I just want to announce here on this blog, that if any baseball analyst of any kind tells me that "you really have to watch Jason Bartlett play every day to understand how much he means to this team," and that same analyst is found drowned at the bottom of my hot tub the next morning, and I am found standing upon that corpse, in the hot tub, wearing my trunks and a hoodie and just relaxing and smoking a joint, and maybe ordering a pizza or something, and instructing the delivery guy to come in through the gate because I'm in the back standing on a body in my hot tub — if all of that happens, I would really appreciate if someone could meet me outside, by my hot tub, and float me a few dollars for the pizza, because I will be in no mood to get off of that corpse, or get out of the hot tub for that matter, and plus I will probably have forgotten to bring some money out to the hot tub with me.

Reader Nicholas E. nominated "Bruuuuuuuuuuuuuuce":

If you could go back in time and take Nap Lajoie into a room after Rube Waddell K'd him on three pitches and show him a glowing box with a video replay of the at bat, he would call you a demon, slit your throat, tear out his eyes, and generally freak the fuck out. It's a different game, these days.
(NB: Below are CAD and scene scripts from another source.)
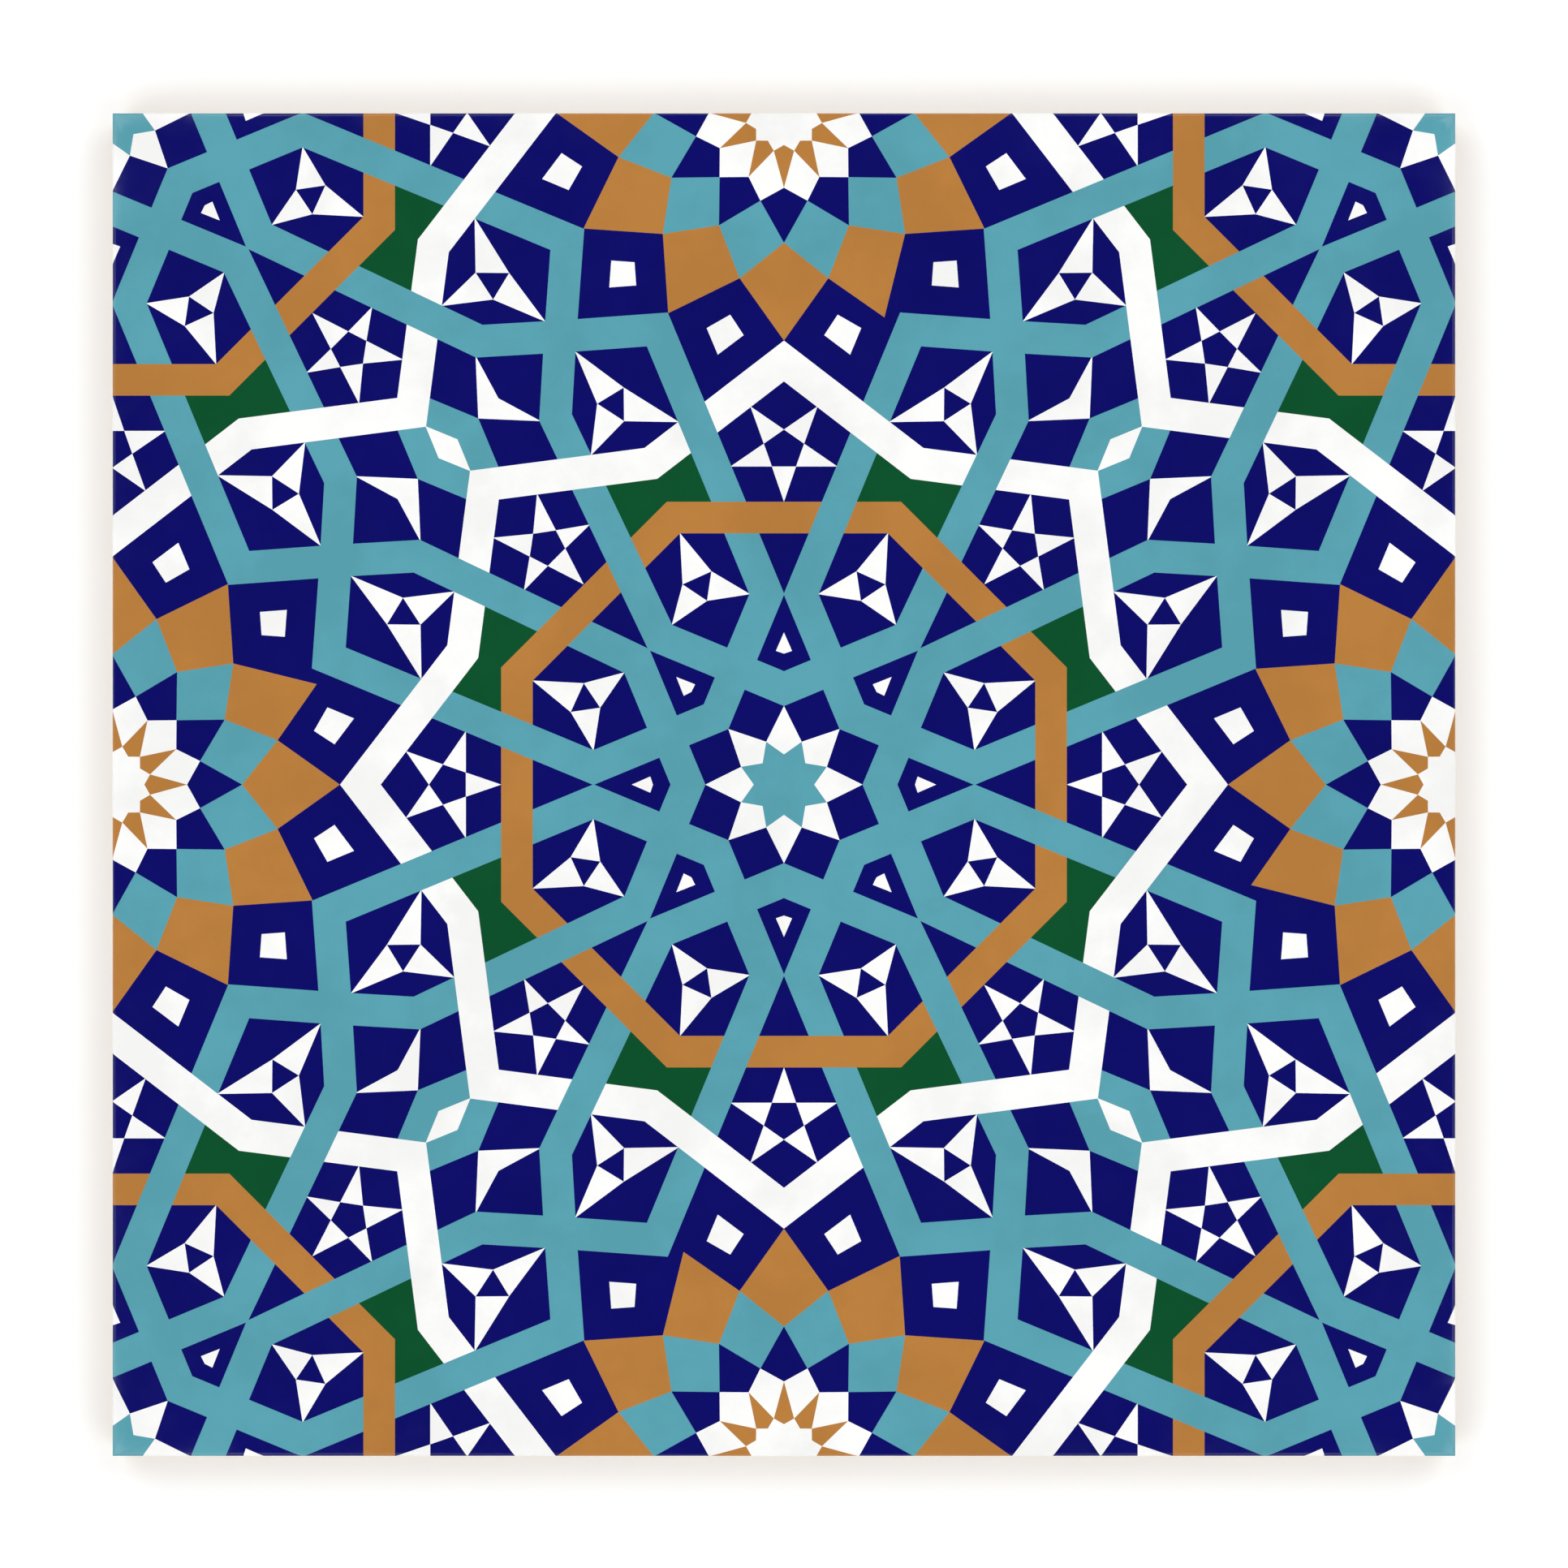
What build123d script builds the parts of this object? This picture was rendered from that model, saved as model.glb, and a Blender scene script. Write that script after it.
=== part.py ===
from build123d import *
import os

# A square glazed ceramic tile, pressed and fired as one piece.
# It lies on its back: the rib faces are at Z = 0 and the glazed face looks up.
# The origin is the centre of the back, and X and Y run along the sides.
# All sizes are in millimetres and degrees.

# Body
tile_side = 200.0
tile_thickness = 8.0
face_edge_radius = 0.5
back_edge_chamfer = 1.0

# Moulded back
rim_width = 6.0
rib_width = 3.0
pocket_side_about = 24.0
pocket_depth = 1.0
pocket_corner_radius = 2.5
pocket_draft = 30.0

# The pockets share the width inside the rim evenly
field_side = tile_side - 2 * rim_width
pockets_in_row = round((field_side + rib_width) / (pocket_side_about + rib_width))
pocket_pitch = (field_side + rib_width) / pockets_in_row
pocket_side = pocket_pitch - rib_width

with BuildPart() as tile:
    # Pressed body
    with BuildSketch():
        Rectangle(tile_side, tile_side)
    extrude(amount=tile_thickness)

    # The glaze rounds the edges of the face, and the die bevels those of the back
    fillet(tile.faces().sort_by(Axis.Z)[-1].edges(), face_edge_radius)
    chamfer(tile.faces().sort_by(Axis.Z)[0].edges(), back_edge_chamfer)

    # Pockets in the back, wider at the mouth so that the tile leaves its mould
    with BuildSketch():
        with GridLocations(pocket_pitch, pocket_pitch, pockets_in_row, pockets_in_row):
            RectangleRounded(pocket_side, pocket_side, pocket_corner_radius)
    extrude(amount=pocket_depth, taper=pocket_draft, mode=Mode.SUBTRACT)

tile.part.label = "tile"

os.makedirs("parts", exist_ok=True)
export_step(tile.part, "parts/tile.step")
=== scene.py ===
from cmath import phase, rect
from itertools import product
from math import cos, radians, sin, sqrt

import bmesh
import bpy
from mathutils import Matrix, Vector
from mathutils.geometry import delaunay_2d_cdt


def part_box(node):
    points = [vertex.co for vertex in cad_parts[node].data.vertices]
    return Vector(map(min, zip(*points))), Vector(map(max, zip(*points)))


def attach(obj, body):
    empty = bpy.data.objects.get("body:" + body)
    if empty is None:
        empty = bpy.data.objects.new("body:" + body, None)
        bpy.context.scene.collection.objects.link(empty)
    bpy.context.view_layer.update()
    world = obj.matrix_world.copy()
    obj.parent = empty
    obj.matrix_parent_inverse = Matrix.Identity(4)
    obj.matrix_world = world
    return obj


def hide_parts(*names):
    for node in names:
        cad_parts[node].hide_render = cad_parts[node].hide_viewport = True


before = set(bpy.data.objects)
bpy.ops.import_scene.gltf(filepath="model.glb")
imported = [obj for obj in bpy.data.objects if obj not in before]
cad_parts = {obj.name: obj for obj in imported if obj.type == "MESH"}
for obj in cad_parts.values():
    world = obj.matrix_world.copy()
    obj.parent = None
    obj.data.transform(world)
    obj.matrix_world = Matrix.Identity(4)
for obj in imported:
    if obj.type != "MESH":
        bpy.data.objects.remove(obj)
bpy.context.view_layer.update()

# A glazed tile with an interlaced pattern of eight-pointed stars and twelve-petalled rosettes.
# It lies on its back, and the pattern's mesh follows the round edge of the glazed face.

# Tile, in metres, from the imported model. A millimetre is one on a tile 200 mm wide.
tile_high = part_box("tile")[1]
HALF_SIDE = tile_high.x
TOP = tile_high.z
DRAWN_HALF_SIDE = 100
MM = HALF_SIDE / DRAWN_HALF_SIDE
FACE_EDGE_RADIUS = 0.5 * MM
FACE_EDGE_STEPS = 6
BACK_HEIGHT = 1.0 * MM
WELD = 0.01 * MM

# Places on the tile's texture map, in thirds of its side.
# Each glaze has the whole face in one third by one, and the clay has two thirds by two.
MAP_THIRDS = {"blue": 0, "teal": 1, "brown": 2, "green": 1j, "white": 2j, "clay": 1 + 1j}
MAP_MARGIN = 2.0 * MM
SIDE_ROW = TOP + MAP_MARGIN

# Colours of the glazes, the bare clay and the engobe, from 0 to 255 as on a screen
GLAZES = {
    "blue": (12, 12, 105),
    "teal": (90, 163, 178),
    "brown": (186, 127, 62),
    "green": (12, 82, 45),
    "white": (252, 252, 251),
}
CLAY = (214, 192, 163)
ENGOBE = (236, 232, 224)

# The pattern is drawn in millimetres. A point is a complex number, x + y * 1j from the tile's centre.
# The drawn piece lies between a star, a rosette and a cross, and sixteen mirrored copies fill the tile.
STAR = 0
ROSETTE = DRAWN_HALF_SIDE * 1j
CROSS = DRAWN_HALF_SIDE * (0.5 + 0.5j)
STRAP_WIDTH = 4.8
BAND_WIDTH = 4.7

# Layers in the order of painting, over a blue ground
SHAPES, CORES, STRAPS, BANDS, OVER, TIPS = range(6)


# Drawing aids

def polar(radius, turn, centre=STAR):
    """The point at a radius from a centre, turned clockwise from straight up by degrees."""
    return centre + rect(radius, radians(90 - turn))


def from_rosette(radius, turn):
    """The point at a radius from the rosette, turned from straight down towards the right."""
    return polar(radius, 180 - turn, ROSETTE)


def over_upright(point):
    """The mirror image in the upright line through the star."""
    return -point.conjugate()


def over_diagonal(point):
    """The mirror image in the line from the star to the cross."""
    return 1j * point.conjugate()


def through_cross(point):
    """The point on the other side of the cross."""
    return 2 * CROSS - point


def over_side(point):
    """The mirror image in the line from the rosette to the cross."""
    return through_cross(over_diagonal(point))


def middle(a, b):
    return (a + b) / 2


def meet(a, b, c, d):
    """Where the line through a and b meets the line through c and d."""
    first, second, gap = b - a, d - c, c - a
    return a + first * (gap.conjugate() * second).imag / (first.conjugate() * second).imag


def shifted(a, b, distance):
    """The line from a to b, moved to its left."""
    step = 1j * (b - a) / abs(b - a) * distance
    return a + step, b + step


def strap(route, width):
    """One outline for each run of a strap along a route, with mitred corners."""
    rails = []
    for distance in (width / 2, -width / 2):
        rail = [shifted(route[0], route[1], distance)[0]]
        for a, b, c in zip(route, route[1:], route[2:]):
            rail.append(meet(*shifted(a, b, distance), *shifted(b, c, distance)))
        rail.append(shifted(route[-2], route[-1], distance)[1])
        rails.append(rail)
    left, right = rails
    return [[right[k], right[k + 1], left[k + 1], left[k]] for k in range(len(route) - 1)]


def crossing(one, one_width, other, other_width):
    """The outline where two straps cross, each given by two points and its width."""
    return [
        meet(*shifted(*one, s * one_width / 2), *shifted(*other, t * other_width / 2))
        for s, t in ((1, 1), (1, -1), (-1, -1), (-1, 1))
    ]


def star_outline(tips, notches):
    return [point for pair in zip(tips, notches) for point in pair]


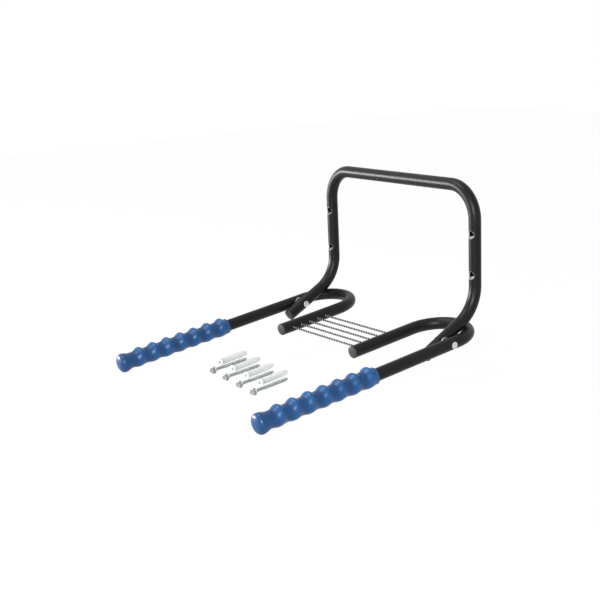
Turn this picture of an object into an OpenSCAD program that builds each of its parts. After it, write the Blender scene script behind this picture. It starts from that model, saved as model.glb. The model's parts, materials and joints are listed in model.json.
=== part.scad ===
// Folding wall holder for a bicycle: a bent tube frame for the wall, two hairpin arms that
// fold up about a rivet on each leg, blue soft grips that carry the bicycle's top tube, and five
// elastic cords between the arms' short prongs.
// Millimetres. X runs to the right, Y towards the wall and Z up. The origin lies in the wall's
// plane, in the middle of the four screw holes.

/* [Tube] */
// Outside diameter of the steel tube
tube_d = 20; // [18:0.5:22]
// Wall of the steel tube
tube_wall = 1.5; // [1:0.25:2]

/* [Wall frame] */
// Distance between the centre lines of the two uprights
upright_span = 370; // [340:5:440]
// Height of the top bar's centre line above the middle of the screw holes
top_height = 106.5; // [100:0.5:130]
// Depth of the arm pivots below the middle of the screw holes
pivot_drop = 127.5; // [124:0.5:145]
// Distance of the arm pivots from the wall
pivot_out = 85; // [82:1:96]
// Slope of the legs below level, in degrees
leg_slope = 28; // [26:0.5:30]
// Length of each leg beyond its pivot
leg_nose = 35; // [30:1:42]
// Bend radius of the two top corners, on the centre line
corner_r = 52; // [45:1:58]
// Bend radius of the two knees, on the centre line
knee_r = 65; // [55:1:70]

/* [Screw holes] */
// Height between the two screw holes in an upright
hole_pitch = 65; // [50:1:70]
// Diameter of the screw holes in the back wall of the tube
screw_hole_d = 6.5; // [6.5:0.1:7]
// Diameter of the openings in the front wall that let a screw's head through
driver_hole_d = 13; // [12.6:0.1:14]

/* [Folding arms] */
// Slope of the arms below level, in degrees
arm_slope = 7; // [5:0.5:8]
// Length of the tube in front of the pivot
arm_length = 358; // [346:1:380]
// Length of the prong in front of the pivot line
prong_length = 108; // [102:1:130]
// Bend radius of the loop that joins arm and prong, on the centre line
loop_r = 54; // [48:1:56]
// Clearance between the loop and the leg that stops it
stop_gap = 0.3; // [0.3:0.05:0.5]

/* [Pivot] */
// Diameter of the rivet's shank
rivet_d = 8; // [6:0.5:9]
// Diameter of the rivet's heads
rivet_head_d = 11; // [10.5:0.5:13]
// Height of the rivet's heads
rivet_head_h = 1.8; // [1.2:0.1:2.5]
// Clearance around the rivet's shank
running_gap = 0.05; // [0.03:0.01:0.08]
// Diameter of the washer between leg and arm
washer_d = 18; // [14:0.5:19]
// Thickness of that washer
washer_t = 1.6; // [1.2:0.1:2.5]
// Clearance on each face of the washer and under the outer rivet head
side_gap = 0.2; // [0.1:0.05:0.3]

/* [Grips] */
// Distance from the pivot to the inner end of the grip
grip_start = 153; // [152:0.5:156]
// Radius of the sleeve between the beads
sleeve_r = 13.1; // [12.5:0.1:14]
// Number of beads on a grip
bead_count = 7; // [5:1:7]
// Distance from one bead to the next
bead_pitch = 27.2; // [25:0.1:27.5]
// Radius of a bead
bead_r = 16.7; // [16:0.1:17.5]
// Height of the beads' centres above the tube's centre line
bead_lift = 1.4; // [0.8:0.1:1.6]
// Radius of the knob at the front end
knob_r = 16; // [15.5:0.1:17]
// Radius of the rounding all round the knob
knob_round = 7.5; // [6:0.5:8]
// Height of the knob's shallow dome
knob_dome = 1.2; // [0.6:0.1:1.6]
// Wall between the tube's end and the knob's rounding
grip_end_wall = 3; // [2:0.5:5]
// Clearance between the grip and the tube
grip_gap = 0.05; // [0.02:0.01:0.1]

/* [End plugs] */
// Thickness of a plug's cap
plug_cap_t = 3.5; // [3:0.5:5]
// Rounding of the cap's edge
plug_round = 1.5; // [1:0.5:1.5]
// Length of the plug's stem inside the tube
plug_stem_l = 12; // [8:1:14]
// Wall of the hollow stem
plug_stem_wall = 1.5; // [1:0.5:2]
// Clearance between stem and tube
plug_gap = 0.05; // [0.02:0.01:0.1]

/* [Elastic cords] */
// Number of cords
cord_count = 5; // [3:1:5]
// Diameter of a cord
cord_d = 3.2; // [2.4:0.1:3.4]
// Diameter of the cord holes in the prongs
cord_hole_d = 4; // [4:0.1:4.2]
// Distance from the pivot line to the first cord
cord_first = 21; // [18:1:22]
// Distance from one cord to the next
cord_pitch = 17.25; // [15:0.25:17.5]
// Diameter of the stop crimped on a cord's end
cord_stop_d = 5.2; // [5:0.1:6]
// Length of that stop
cord_stop_l = 4; // [3:0.5:5]
// Clearance of the stop in the prong that the cord rides on
cord_seat_gap = 0.1; // [0.05:0.05:0.2]
// Clearance of the stop in the other prong
cord_free_gap = 0.3; // [0.3:0.05:0.4]

/* [Wall screws] */
// Diameter of a screw's shank
screw_d = 6; // [5:0.5:6]
// Length of a screw under its head
screw_length = 90; // [70:5:95]
// Length of a screw's point
screw_point_l = 7; // [5:1:10]
// Diameter of the flange under the hexagon
flange_d = 12.4; // [11:0.1:12.4]
// Thickness of that flange
flange_t = 1.4; // [1:0.1:2]
// Width of the hexagon across its flats
hex_af = 8; // [7:0.5:10]
// Height of the hexagon
hex_h = 4; // [3:0.5:5]

/* [Wall plugs] */
// Diameter of a wall plug
dowel_d = 10; // [9:0.5:11]
// Length of a wall plug
dowel_l = 70; // [60:1:76]
// Diameter of the collar at its open end
dowel_collar_d = 12; // [11.5:0.5:13]
// Thickness of that collar
dowel_collar_t = 1.5; // [1:0.5:2]
// Length of the narrower nose
dowel_nose_l = 14; // [10:1:18]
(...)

David V.(and, oh, 12 others) nominated "Honestly One Of The Weirdest Things I've Ever Read":

Sorry — so, the complaint here is that baseball fans talk about baseball too much? Maybe that's because baseball exists and is interesting. Unlike — to give one example off the top of my head that I just like pulled out of nowhere as a thing that neither exists nor is interesting — superbike racing.

I can think of two reasons superbike fans don't go to sports bars, drink beers, and talk loudly about superbike racing:

1. There are only two superbike racing fans in the entire world, and finding a bar exactly halfway between Pittsburgh and Manitoba is tough.

2. If you went to a sports bar and talked loudly about superbike racing, the other people in the bar, who are probably talking about actual, real sports that actually exist and about which people care, would tell you to shut the fuck up.